Davina Ysadora estava sobrevivendo de freelas até ser contratada no Vale.

Uma das funcionárias trans do Vale é a garçonete Davina Ysadora, que relembra o momento em que foi contratada para trabalhar no lounge bar: “Foi ótimo, me chamaram para começar fazendo freelance aqui e quando a Vanilla falou comigo e me explicou que abriram uma nova vaga e estavam precisando, eu fiquei muito feliz com a notícia da contratação, muito feliz! Eu estava precisando do emprego, lógico, mas aqui também é o emprego que eu sempre quis, é um lugar onde eu sou aceita, onde posso me vestir como eu gosto e onde eu estou cercada de pessoas como eu, que me entendem e eu entendo elas. Para mim, aqui é como uma grande família”.
Moradora do Guará, Gal Maria é cantora, artista plástica, frequenta o Vale desde a abertura e estava ansiosa para o lançamento da casa, que aconteceu ainda neste ano de 2023: “É uma conquista muito grande ter um espaço voltado não só para o público LGBT, mas que emprega, exclusivamente, funcionárias transgêneros, drag queens e transformistas, pois há pouco espaço no mercado de trabalho [para essa parcela da população]. É uma conquista gigante.”

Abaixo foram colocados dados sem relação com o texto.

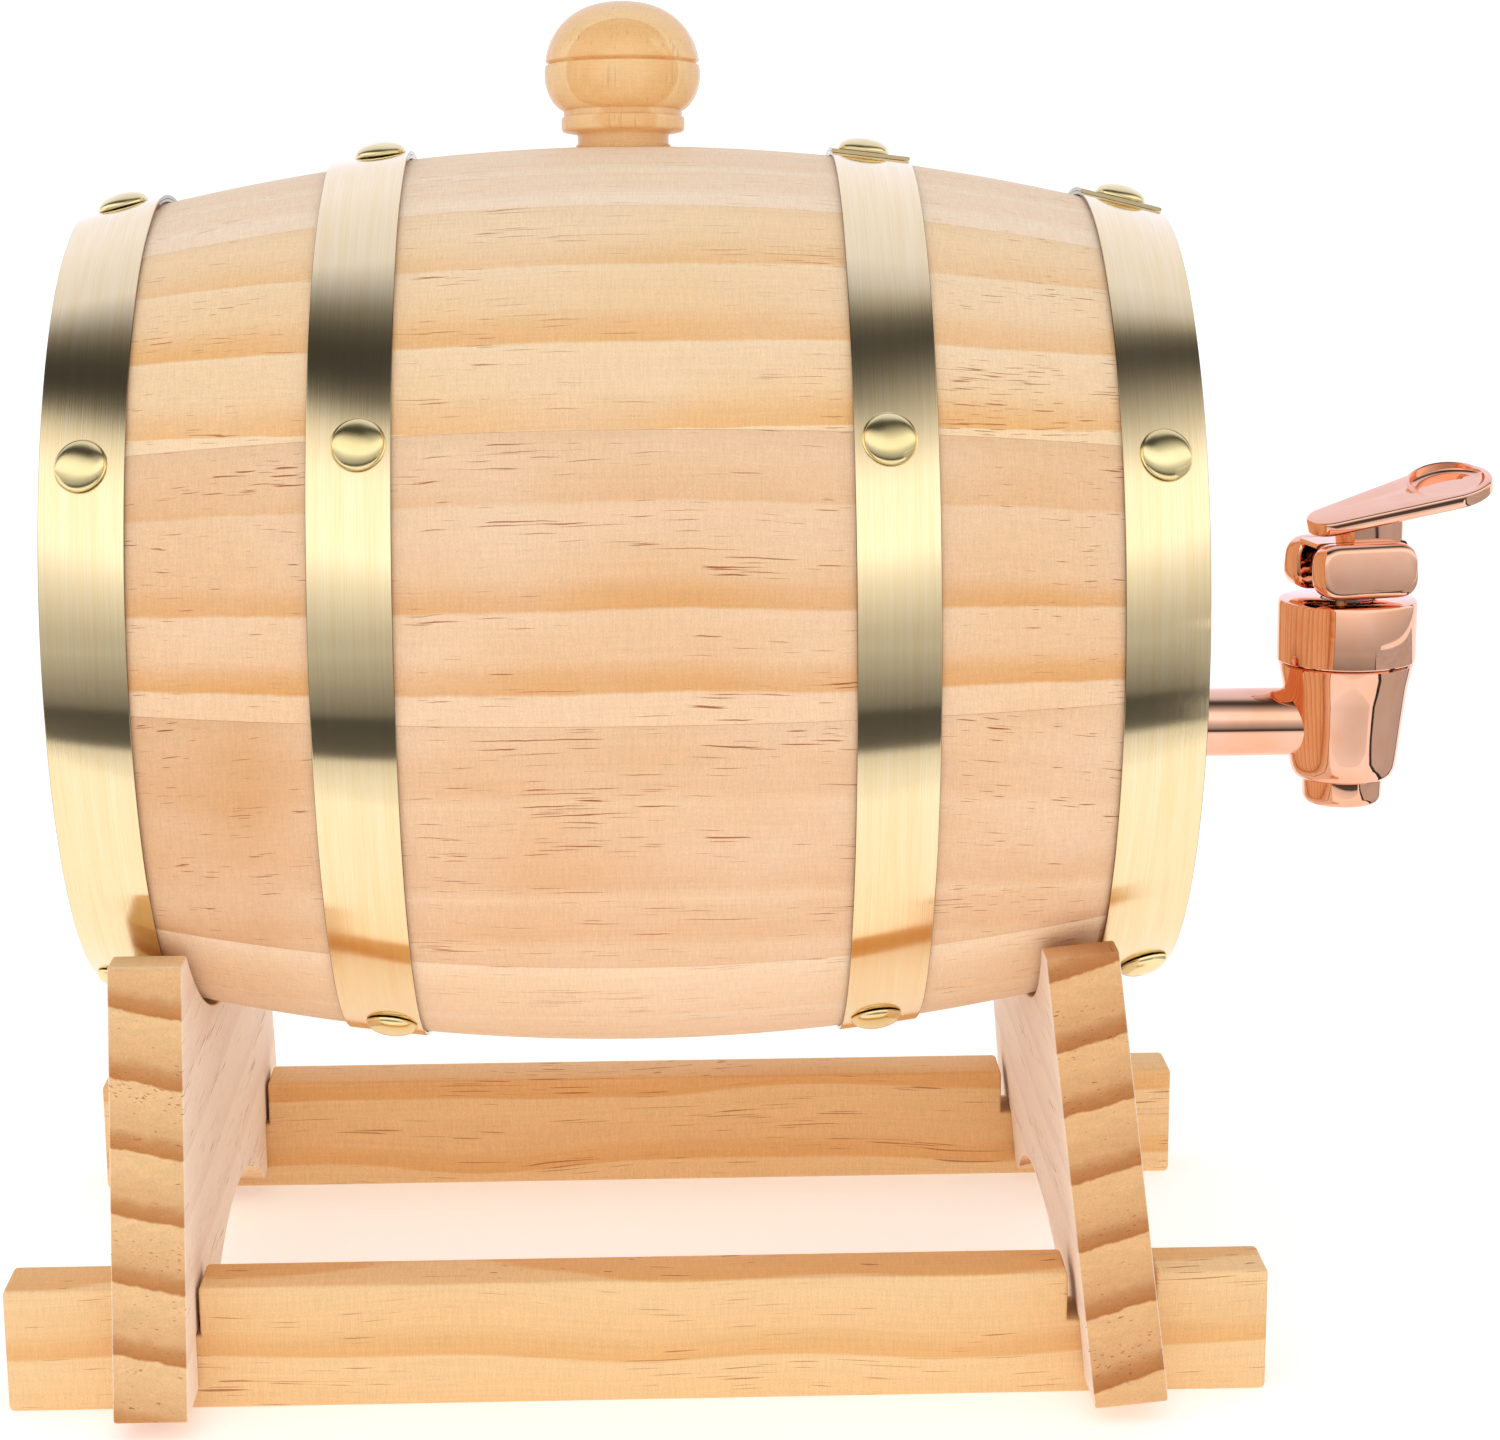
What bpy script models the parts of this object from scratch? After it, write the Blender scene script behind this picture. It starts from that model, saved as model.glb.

No final de maio, o Vale recebeu o lançamento da revista DRAGAzine, uma publicação com foco principal no registro histórico e memória da arte transformista na capital federal. Na ocasião, o deputado distrital Fábio Félix (PSOL) esteve presente e reforçou a importância de espaços como o Vale pelo DF: “A gente precisa ter mais nas cidades, e não só no Plano Piloto, espaços que sejam inclusivos à diversidade para a população LGBTQIA+. Óbvio que esse espaço não é só para população LGBTQIA+, mas são espaços onde essa população se sente respeitada, cuidada, que não vai sofrer violência e que todo mundo é bem vindo e acolhido. Fico feliz de que mais um espaço como esse exista também no Guará”.